Data Engineering | Data Analytics

Exploring Singapore private property transactions with URA API Part 2 Exploring Singapore private property transactions with URA API Part 2 | Wei Jin Ang - Data Engineering Data Analytics

Exploring Singapore private property transactions with URA API Part 2

Unlocking data insights based on the rental figures of private non-landed residential properties in Singapore!
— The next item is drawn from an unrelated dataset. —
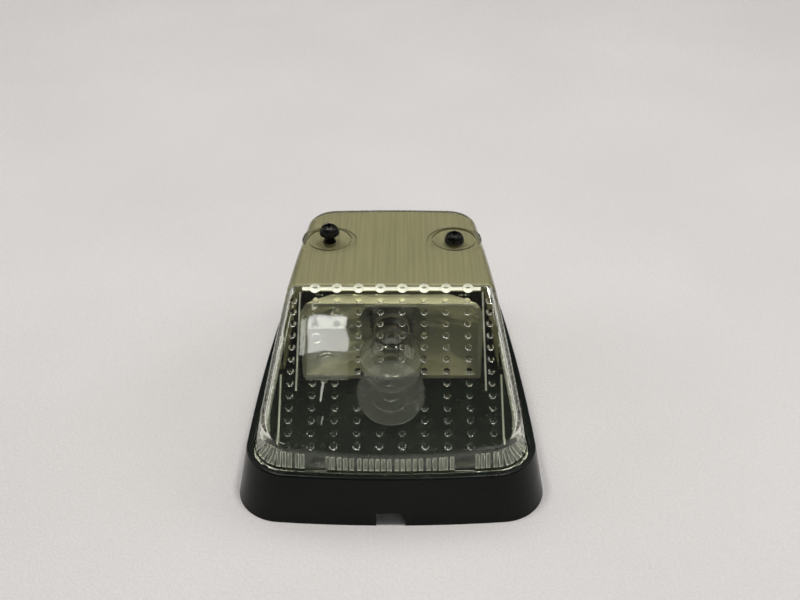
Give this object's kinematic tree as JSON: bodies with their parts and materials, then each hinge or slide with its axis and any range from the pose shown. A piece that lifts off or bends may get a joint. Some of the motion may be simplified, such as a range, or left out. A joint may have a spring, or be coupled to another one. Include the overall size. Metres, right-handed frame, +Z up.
{
  "type": "turn signal indicator",
  "caption": "Tapered indicator lamp with a clear ridged lens over a black flared base, held by screws, with a bayonet bulb inside.",
  "frame": {"origin": "centre of the foot, in the plane the lamp stands on", "axes": "+X across the lamp, +Y from the wide end to the narrow end, +Z up through the lens"},
  "size_m": [0.1112, 0.137, 0.0629],
  "materials": {
    "black_housing": "satin moulded",
    "clear_lens": "clear moulded, slightly yellow",
    "khaki_cover": "moulded",
    "bright_reflector": "vacuum metallised",
    "black_rubber": "moulded",
    "brass": "plain",
    "bulb_brass": "bright",
    "zinc_steel": "zinc plated",
    "aluminium": "plain",
    "insulating_board": "laminated board",
    "spring_steel": "drawn wire",
    "black_washer": "blackened",
    "black_screw": "blackened",
    "bulb_glass": "clear",
    "tungsten": "drawn wire",
    "cement": "matt",
    "black_glass": "pressed",
    "solder": "cast"
  },
  "bodies": {
    "base": {"base_housing": "black_housing", "mounting_inserts": "brass", "cable_grommet": "black_rubber", "fixing_screws": "zinc_steel", "lens_gasket": "black_rubber", "inner_cover": "khaki_cover", "reflector": "bright_reflector", "socket_sleeve": "zinc_steel", "socket_flange": "zinc_steel", "socket_rivets": "aluminium", "socket_end_disc": "insulating_board", "live_terminal": "brass", "earth_terminal": "brass", "contact_spring": "spring_steel"},
    "lens": {"lens": "clear_lens"},
    "left_washer": {"screw_washer_left": "black_washer"},
    "left_screw": {"lens_screw_left": "black_screw"},
    "right_washer": {"screw_washer_right": "black_washer"},
    "right_screw": {"lens_screw_right": "black_screw"},
    "plunger": {"contact_carrier": "insulating_board", "contact_stud": "brass"},
    "bulb": {"bulb_glass": "bulb_glass", "glass_stem": "bulb_glass", "filament": "tungsten", "filament_leads": "tungsten", "bulb_cap": "bulb_brass", "cap_cement": "cement", "bayonet_pins": "bulb_brass", "cap_insulator": "black_glass", "bulb_contact": "solder"}
  },
  "joints": [
    {"name": "lens_lift", "type": "slide", "parent": "base", "child": "lens", "axis": [0, 0, 1], "range_m": [0, 0.06]},
    {"name": "left_screw_rise", "type": "slide", "parent": "lens", "child": "left_washer", "axis": [0, 0, 1], "range_m": [-0.0036, 0.009]},
    {"name": "left_screw_turn", "type": "hinge", "parent": "left_washer", "child": "left_screw", "pos_m": [-0.0248, 0.0315, 0.05526], "axis": [0, 0, 1], "range_deg": [-926.7, 2315.3]},
    {"name": "right_screw_rise", "type": "slide", "parent": "lens", "child": "right_washer", "axis": [0, 0, 1], "range_m": [0, 0.0126]},
    {"name": "right_screw_turn", "type": "hinge", "parent": "right_washer", "child": "right_screw", "pos_m": [0.0248, 0.0315, 0.05526], "axis": [0, 0, 1], "range_deg": [0, 3241]},
    {"name": "bulb_press", "type": "slide", "parent": "base", "child": "plunger", "axis": [0, 1, 0], "range_m": [0, 0.002], "stiffness_N_per_m": 1500, "springref_m": -0.004, "deforming": ["contact_spring"]},
    {"name": "bulb_turn", "type": "hinge", "parent": "plunger", "child": "bulb", "pos_m": [0, 0.01265, 0.032], "axis": [0, 1, 0], "range_deg": [0, 20]}
  ],
  "couplings": [
    {"joint": "left_screw_turn", "follows": "left_screw_rise", "rad_per_m": 4488},
    {"joint": "right_screw_turn", "follows": "right_screw_rise", "rad_per_m": 4488}
  ]
}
This is in continuation of the URA API series

Below contains 2 data wrangling script to unlock insights of the transactions data

1. Import the required libraries

import json
import requests
import csv
import pandas as pd

2. Invoke the necessary parameters to work with the transaction file

# Enter the refperiod of your transaction file
refperiod = "23q3"

# Extract the year and quarter using regular expressions
match = re.match(r'(\d{2})q(\d)', refperiod)

if match:
    year = match.group(1)
    quarter = int(match.group(2))
    
    # Calculate the start month
    start_month = str((quarter - 1) * 3 + 1).zfill(2)
    
    # Calculate the end month
    end_month = str(quarter * 3).zfill(2)
    
    # Combine the year and month to get the desired format
    startMonthID = start_month + year
    endMonthID = end_month + year
    
    print("Start Month:", startMonthID)
    print("End Month:", endMonthID)
else:
    print("Invalid refperiod format.")

Example output: Start Month: 0723 End Month: 0923

3. Read the csv file

df = pd.read_csv(f'transaction_resi_converted_raw_csv_{refperiod}.csv', converters = {'leaseDate': str, 'noOfBedRoom': str})

DF_wideformat

4. Join the district with district_location.csv to get location info

district_location_df = pd.read_csv('District_location.csv')
new_df = pd.merge(district_location_df, df,  how='left', left_on=['District'], right_on = ['district'])
new_df['District'] = new_df['District'].astype(int)
new_df

DF_wideformat

5. Filter for data in non-landed private properties

new_df = new_df[new_df.propertyType.isin(["Non-landed Properties", "Executive Condominium"])]
new_df = new_df[new_df.noOfBedRoom.isin(["1","2","3","4","5"])]
new_df

6. Get the transactions figures in percentile figures

df_25th = new_df.groupby(['district', 'Location', 'noOfBedRoom']).quantile(.25).rename(columns={"rent": "25th_rental"})
df_50th = new_df.groupby(['district', 'Location', 'noOfBedRoom']).quantile(.50).rename(columns={"rent": "50th_rental"})
df_75th = new_df.groupby(['district', 'Location', 'noOfBedRoom']).quantile(.75).rename(columns={"rent": "75th_rental"})

DF_wideformat

6. Pivot the df to obtain data in a readable format

final_df = pd.concat([df_25th] + [df_50th] + [df_75th], axis=1)
final_df = pd.pivot_table(final_df, values = ['25th_rental','50th_rental','75th_rental'], index=['Location' , 'district'], columns = 'noOfBedRoom').sort_values(by='district', ascending = True).reset_index()
final_df['district'] = final_df['district'].astype(int)
final_df.columns = final_df.columns.swaplevel(0, 1)
final_df.sort_index(axis=1, level=0, inplace=True)
final_df

DF_wideformat

7. Save the final_df into a csv for useful commentary insights

final_df.to_csv(f'transactions_resi_price_index_{refperiod}.csv', na_rep='N/A', quoting=csv.QUOTE_NONE, index=False)

The output file is useful for drawing commentary insights for Singapore Residental rental market on a quarterly basis. You may also combine datasets for further analytical purposes such as time-series trend lines.